▶ [A block of data]:
========================================================================

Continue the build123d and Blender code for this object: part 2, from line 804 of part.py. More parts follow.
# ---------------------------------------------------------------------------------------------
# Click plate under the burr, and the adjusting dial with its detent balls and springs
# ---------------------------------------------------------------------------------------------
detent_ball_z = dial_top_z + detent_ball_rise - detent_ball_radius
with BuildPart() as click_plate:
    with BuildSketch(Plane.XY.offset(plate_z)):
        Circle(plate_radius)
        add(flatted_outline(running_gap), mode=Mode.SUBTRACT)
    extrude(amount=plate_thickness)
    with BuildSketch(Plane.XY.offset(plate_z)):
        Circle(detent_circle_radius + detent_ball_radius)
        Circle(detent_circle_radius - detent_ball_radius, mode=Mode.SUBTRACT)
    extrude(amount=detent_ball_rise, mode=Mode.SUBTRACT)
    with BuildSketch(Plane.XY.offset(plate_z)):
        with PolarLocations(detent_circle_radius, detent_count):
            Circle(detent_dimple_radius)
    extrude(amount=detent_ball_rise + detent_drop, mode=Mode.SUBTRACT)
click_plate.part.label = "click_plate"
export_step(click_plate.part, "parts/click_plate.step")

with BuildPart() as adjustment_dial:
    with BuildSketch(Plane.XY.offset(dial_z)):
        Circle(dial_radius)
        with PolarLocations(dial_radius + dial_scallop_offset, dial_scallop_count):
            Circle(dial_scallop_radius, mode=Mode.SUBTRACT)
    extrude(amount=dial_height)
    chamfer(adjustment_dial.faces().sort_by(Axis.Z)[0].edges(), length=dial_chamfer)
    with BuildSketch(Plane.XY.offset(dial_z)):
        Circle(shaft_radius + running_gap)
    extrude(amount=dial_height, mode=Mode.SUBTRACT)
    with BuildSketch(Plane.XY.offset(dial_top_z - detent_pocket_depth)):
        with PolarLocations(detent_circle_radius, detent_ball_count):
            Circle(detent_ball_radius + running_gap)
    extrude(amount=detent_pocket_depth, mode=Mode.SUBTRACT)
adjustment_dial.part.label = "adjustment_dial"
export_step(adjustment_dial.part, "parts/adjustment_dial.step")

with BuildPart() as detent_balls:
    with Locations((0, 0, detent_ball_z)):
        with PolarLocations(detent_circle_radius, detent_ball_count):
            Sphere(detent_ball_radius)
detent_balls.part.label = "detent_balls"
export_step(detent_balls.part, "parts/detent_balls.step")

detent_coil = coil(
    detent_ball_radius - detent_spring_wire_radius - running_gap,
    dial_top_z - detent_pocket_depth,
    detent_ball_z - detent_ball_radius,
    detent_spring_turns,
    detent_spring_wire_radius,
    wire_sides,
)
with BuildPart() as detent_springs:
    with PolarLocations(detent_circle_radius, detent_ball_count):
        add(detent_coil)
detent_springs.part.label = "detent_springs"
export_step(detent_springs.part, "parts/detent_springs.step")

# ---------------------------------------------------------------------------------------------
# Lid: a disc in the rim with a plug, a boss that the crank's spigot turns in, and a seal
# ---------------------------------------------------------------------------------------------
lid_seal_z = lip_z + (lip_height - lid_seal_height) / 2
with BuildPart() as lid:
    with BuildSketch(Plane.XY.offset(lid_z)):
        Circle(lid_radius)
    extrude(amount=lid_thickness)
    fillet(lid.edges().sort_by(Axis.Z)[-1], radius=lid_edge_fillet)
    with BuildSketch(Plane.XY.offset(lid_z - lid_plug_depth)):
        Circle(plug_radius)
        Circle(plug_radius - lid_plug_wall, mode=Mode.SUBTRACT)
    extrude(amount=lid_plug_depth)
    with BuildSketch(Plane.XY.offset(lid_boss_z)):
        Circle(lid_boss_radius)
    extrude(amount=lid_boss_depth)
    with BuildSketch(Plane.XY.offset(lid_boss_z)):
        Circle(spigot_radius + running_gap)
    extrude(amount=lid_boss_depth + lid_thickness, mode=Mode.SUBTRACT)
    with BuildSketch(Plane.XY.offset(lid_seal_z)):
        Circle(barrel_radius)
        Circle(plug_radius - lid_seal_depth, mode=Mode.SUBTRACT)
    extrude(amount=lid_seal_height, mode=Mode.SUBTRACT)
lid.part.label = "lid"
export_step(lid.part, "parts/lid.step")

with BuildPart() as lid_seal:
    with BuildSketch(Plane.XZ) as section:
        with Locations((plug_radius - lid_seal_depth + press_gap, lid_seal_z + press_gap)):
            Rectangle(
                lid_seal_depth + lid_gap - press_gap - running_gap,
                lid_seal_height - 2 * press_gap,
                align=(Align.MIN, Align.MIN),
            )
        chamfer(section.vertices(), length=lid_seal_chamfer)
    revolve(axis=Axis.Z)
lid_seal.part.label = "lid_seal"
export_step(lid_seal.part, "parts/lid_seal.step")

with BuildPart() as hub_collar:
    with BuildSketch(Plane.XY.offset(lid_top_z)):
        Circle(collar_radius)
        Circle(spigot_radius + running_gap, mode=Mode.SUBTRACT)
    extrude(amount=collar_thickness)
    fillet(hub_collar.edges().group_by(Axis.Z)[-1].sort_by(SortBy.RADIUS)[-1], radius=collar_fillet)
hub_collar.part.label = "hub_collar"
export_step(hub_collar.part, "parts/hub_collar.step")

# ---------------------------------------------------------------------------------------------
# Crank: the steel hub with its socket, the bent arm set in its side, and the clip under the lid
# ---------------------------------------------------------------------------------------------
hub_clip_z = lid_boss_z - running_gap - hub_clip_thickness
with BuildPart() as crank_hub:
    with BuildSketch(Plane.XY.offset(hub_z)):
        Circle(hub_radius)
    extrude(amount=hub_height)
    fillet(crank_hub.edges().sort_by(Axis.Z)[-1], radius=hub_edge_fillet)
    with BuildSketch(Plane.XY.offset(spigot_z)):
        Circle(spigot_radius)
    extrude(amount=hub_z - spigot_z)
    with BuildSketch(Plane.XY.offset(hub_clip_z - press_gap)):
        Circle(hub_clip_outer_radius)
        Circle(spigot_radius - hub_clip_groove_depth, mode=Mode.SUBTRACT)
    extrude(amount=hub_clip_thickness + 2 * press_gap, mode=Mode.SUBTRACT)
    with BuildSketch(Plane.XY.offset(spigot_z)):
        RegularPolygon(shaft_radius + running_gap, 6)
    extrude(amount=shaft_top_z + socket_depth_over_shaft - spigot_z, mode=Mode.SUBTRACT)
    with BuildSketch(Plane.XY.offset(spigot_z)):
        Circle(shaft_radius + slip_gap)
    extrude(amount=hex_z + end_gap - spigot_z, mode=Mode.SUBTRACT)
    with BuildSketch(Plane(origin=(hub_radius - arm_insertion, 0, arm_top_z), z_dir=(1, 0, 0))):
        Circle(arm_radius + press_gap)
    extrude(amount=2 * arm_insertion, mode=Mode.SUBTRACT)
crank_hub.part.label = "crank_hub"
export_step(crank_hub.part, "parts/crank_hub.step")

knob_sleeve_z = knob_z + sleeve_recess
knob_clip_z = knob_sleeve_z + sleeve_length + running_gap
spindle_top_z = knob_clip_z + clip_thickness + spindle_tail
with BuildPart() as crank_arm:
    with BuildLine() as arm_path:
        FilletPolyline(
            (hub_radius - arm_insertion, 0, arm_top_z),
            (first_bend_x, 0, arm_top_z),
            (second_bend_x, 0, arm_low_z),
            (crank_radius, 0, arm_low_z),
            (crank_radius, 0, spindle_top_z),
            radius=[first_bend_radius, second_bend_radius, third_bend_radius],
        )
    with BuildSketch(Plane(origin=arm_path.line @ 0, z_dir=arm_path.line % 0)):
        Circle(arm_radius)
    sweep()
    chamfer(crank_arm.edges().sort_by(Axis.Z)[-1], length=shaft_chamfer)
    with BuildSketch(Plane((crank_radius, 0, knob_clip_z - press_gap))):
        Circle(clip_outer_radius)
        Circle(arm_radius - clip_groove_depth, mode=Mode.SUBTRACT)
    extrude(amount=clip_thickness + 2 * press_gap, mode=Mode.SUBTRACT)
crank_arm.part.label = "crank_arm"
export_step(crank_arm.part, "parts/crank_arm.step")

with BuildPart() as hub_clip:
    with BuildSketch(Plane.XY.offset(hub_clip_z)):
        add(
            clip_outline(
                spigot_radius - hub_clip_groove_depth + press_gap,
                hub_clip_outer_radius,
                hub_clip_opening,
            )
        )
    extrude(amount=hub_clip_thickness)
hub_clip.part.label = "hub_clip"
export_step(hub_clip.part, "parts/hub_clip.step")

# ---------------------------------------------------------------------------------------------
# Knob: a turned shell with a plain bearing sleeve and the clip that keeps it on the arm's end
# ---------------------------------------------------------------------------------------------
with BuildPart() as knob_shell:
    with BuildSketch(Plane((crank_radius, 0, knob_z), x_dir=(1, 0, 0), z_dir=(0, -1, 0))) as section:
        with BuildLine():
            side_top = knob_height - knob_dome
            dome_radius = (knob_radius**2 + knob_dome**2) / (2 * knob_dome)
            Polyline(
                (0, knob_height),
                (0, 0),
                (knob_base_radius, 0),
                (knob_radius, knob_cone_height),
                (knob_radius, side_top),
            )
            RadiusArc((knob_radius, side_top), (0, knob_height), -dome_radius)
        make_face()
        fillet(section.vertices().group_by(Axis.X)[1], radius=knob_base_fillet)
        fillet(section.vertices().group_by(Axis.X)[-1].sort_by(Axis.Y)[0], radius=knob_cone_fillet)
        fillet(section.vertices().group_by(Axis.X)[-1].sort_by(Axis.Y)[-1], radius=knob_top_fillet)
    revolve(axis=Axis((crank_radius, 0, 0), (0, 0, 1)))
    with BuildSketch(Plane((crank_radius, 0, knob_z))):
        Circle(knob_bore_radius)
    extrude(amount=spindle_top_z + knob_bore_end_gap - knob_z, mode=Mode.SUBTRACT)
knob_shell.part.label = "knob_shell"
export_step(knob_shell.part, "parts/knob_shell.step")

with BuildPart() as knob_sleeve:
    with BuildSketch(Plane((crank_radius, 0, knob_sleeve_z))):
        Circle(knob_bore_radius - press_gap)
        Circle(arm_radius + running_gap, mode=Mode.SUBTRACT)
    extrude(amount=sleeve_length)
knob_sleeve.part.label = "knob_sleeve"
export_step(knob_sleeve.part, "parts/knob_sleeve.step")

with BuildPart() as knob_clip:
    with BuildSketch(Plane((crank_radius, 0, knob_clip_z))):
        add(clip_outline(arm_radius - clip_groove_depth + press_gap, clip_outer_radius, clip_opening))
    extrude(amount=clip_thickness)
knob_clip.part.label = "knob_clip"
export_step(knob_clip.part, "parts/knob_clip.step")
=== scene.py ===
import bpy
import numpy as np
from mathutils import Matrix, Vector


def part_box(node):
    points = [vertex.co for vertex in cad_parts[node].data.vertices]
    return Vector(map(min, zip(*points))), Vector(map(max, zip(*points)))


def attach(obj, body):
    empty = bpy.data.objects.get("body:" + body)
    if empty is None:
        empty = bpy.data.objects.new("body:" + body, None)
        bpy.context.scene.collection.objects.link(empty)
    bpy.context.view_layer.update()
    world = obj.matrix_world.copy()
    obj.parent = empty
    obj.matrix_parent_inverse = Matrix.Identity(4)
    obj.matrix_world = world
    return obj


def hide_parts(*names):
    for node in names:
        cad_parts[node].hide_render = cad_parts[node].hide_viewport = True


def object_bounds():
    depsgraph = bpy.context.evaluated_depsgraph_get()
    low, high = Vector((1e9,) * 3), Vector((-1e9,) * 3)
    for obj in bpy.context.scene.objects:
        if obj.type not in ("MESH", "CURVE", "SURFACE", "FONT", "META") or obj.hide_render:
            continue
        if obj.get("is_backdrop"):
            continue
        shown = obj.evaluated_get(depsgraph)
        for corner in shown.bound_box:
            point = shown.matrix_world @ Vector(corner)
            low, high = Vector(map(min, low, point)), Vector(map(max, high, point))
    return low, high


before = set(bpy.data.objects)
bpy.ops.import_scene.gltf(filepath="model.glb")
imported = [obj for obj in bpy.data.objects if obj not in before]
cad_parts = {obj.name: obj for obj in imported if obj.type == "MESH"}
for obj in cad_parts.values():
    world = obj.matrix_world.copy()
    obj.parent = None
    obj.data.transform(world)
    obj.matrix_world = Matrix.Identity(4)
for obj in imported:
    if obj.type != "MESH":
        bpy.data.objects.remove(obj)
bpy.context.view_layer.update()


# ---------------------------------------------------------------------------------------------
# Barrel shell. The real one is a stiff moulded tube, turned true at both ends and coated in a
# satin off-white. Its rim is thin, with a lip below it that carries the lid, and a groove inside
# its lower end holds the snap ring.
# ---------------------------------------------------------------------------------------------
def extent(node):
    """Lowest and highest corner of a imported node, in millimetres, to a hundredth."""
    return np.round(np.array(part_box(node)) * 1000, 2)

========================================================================

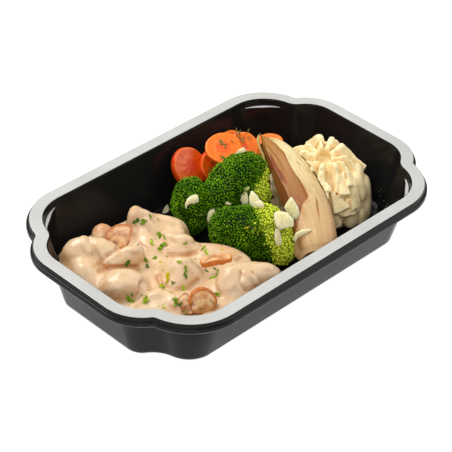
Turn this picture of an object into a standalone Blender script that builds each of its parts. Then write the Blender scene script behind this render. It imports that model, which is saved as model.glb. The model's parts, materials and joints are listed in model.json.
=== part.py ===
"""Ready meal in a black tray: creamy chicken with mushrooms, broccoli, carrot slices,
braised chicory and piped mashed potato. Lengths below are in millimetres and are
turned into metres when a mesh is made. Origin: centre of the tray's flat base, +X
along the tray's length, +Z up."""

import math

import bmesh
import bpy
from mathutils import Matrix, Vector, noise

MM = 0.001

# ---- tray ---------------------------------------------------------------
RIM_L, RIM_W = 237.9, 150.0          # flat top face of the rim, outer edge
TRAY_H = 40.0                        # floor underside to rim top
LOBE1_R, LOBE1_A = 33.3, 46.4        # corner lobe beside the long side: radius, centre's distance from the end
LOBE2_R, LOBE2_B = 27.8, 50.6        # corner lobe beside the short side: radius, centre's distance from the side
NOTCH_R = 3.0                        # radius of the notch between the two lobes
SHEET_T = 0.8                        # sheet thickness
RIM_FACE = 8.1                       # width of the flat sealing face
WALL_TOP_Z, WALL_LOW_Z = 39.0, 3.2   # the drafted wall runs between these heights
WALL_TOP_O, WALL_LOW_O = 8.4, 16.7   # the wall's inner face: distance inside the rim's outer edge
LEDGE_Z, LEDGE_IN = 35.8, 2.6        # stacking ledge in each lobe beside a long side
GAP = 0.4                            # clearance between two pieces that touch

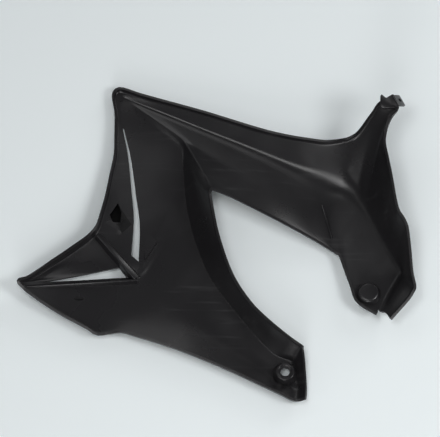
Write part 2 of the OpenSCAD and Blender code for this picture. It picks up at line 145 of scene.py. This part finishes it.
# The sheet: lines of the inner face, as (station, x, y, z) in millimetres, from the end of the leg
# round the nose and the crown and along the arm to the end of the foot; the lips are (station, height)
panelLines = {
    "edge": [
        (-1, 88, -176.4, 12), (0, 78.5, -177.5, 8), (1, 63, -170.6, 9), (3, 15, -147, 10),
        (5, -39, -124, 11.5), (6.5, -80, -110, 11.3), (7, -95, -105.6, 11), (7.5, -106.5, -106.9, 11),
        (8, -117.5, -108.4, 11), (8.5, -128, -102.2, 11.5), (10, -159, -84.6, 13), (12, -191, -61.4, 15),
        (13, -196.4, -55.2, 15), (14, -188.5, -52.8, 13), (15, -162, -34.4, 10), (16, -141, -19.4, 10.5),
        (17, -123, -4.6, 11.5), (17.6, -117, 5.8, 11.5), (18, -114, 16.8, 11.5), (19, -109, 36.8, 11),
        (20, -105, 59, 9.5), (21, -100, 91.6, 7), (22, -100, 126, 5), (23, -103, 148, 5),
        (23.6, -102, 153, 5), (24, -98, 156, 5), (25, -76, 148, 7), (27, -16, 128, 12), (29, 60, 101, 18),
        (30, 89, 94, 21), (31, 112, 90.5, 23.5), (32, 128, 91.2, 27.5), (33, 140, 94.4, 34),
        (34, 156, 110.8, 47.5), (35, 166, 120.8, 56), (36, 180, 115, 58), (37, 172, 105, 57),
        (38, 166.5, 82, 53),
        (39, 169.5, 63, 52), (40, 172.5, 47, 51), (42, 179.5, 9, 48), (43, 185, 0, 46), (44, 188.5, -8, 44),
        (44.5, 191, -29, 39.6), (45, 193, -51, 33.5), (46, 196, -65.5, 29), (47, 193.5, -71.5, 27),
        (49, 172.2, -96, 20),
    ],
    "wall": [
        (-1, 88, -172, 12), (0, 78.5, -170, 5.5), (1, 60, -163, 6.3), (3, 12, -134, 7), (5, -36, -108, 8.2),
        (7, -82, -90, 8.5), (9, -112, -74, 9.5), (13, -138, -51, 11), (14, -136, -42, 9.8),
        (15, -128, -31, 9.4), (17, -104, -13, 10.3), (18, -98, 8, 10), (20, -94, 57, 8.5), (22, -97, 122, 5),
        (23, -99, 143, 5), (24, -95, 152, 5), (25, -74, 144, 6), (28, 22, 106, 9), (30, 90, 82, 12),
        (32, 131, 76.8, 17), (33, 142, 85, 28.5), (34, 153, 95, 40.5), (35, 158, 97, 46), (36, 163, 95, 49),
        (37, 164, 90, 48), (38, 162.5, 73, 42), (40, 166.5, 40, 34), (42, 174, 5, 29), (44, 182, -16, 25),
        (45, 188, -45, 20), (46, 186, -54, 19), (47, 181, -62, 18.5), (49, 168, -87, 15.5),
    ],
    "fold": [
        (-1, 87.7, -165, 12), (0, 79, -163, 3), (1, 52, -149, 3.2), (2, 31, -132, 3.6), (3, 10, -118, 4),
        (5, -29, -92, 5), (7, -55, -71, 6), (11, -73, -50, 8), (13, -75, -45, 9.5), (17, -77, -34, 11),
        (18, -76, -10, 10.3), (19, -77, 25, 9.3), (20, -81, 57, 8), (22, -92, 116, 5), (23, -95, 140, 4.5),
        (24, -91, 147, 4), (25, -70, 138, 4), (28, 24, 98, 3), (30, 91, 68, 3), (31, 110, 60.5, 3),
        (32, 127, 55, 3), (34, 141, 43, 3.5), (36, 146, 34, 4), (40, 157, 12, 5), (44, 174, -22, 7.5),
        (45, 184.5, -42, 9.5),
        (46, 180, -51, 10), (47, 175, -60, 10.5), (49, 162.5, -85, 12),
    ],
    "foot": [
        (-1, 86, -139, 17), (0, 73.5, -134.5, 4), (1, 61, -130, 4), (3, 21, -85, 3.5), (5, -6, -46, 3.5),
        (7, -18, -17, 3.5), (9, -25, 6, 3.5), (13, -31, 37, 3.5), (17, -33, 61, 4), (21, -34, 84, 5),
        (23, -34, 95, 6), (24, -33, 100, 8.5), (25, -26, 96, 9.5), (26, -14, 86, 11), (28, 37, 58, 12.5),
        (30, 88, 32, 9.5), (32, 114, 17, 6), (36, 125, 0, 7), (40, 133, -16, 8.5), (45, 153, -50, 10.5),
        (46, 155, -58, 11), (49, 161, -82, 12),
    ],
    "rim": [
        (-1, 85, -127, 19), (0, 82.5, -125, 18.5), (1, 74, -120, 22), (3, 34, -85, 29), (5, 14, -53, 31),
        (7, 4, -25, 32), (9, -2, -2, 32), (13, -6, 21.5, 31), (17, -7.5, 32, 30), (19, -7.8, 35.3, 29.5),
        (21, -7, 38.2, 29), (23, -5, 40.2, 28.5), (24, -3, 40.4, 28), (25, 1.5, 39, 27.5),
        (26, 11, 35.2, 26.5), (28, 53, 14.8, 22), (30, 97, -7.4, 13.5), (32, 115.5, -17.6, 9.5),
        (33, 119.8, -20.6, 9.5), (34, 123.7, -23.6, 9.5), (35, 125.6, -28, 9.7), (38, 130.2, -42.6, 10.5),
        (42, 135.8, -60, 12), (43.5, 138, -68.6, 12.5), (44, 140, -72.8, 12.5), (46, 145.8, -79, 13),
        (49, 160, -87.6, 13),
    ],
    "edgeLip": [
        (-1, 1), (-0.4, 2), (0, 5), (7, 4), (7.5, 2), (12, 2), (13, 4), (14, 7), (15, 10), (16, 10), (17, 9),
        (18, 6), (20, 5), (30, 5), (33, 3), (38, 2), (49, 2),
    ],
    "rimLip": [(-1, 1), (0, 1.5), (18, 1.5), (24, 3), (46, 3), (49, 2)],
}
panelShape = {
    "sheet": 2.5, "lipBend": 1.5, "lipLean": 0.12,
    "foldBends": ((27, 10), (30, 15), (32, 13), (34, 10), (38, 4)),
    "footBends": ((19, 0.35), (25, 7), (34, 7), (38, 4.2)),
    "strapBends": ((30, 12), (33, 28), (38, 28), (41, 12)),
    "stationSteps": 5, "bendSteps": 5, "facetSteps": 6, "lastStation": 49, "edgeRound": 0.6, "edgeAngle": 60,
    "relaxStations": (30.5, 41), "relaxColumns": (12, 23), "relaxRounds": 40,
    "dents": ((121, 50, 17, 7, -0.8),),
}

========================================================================

▶ [AIM]: Taking the records above, retype every line from the one with "extrude(amount=sleeve_length)" down to the one with "obj.matrix_world = world", exactly and with nothing else.

▶ [RESULT BELOW]:
    extrude(amount=sleeve_length)
knob_sleeve.part.label = "knob_sleeve"
export_step(knob_sleeve.part, "parts/knob_sleeve.step")

with BuildPart() as knob_clip:
    with BuildSketch(Plane((crank_radius, 0, knob_clip_z))):
        add(clip_outline(arm_radius - clip_groove_depth + press_gap, clip_outer_radius, clip_opening))
    extrude(amount=clip_thickness)
knob_clip.part.label = "knob_clip"
export_step(knob_clip.part, "parts/knob_clip.step")
=== scene.py ===
import bpy
import numpy as np
from mathutils import Matrix, Vector


def part_box(node):
    points = [vertex.co for vertex in cad_parts[node].data.vertices]
    return Vector(map(min, zip(*points))), Vector(map(max, zip(*points)))


def attach(obj, body):
    empty = bpy.data.objects.get("body:" + body)
    if empty is None:
        empty = bpy.data.objects.new("body:" + body, None)
        bpy.context.scene.collection.objects.link(empty)
    bpy.context.view_layer.update()
    world = obj.matrix_world.copy()
    obj.parent = empty
    obj.matrix_parent_inverse = Matrix.Identity(4)
    obj.matrix_world = world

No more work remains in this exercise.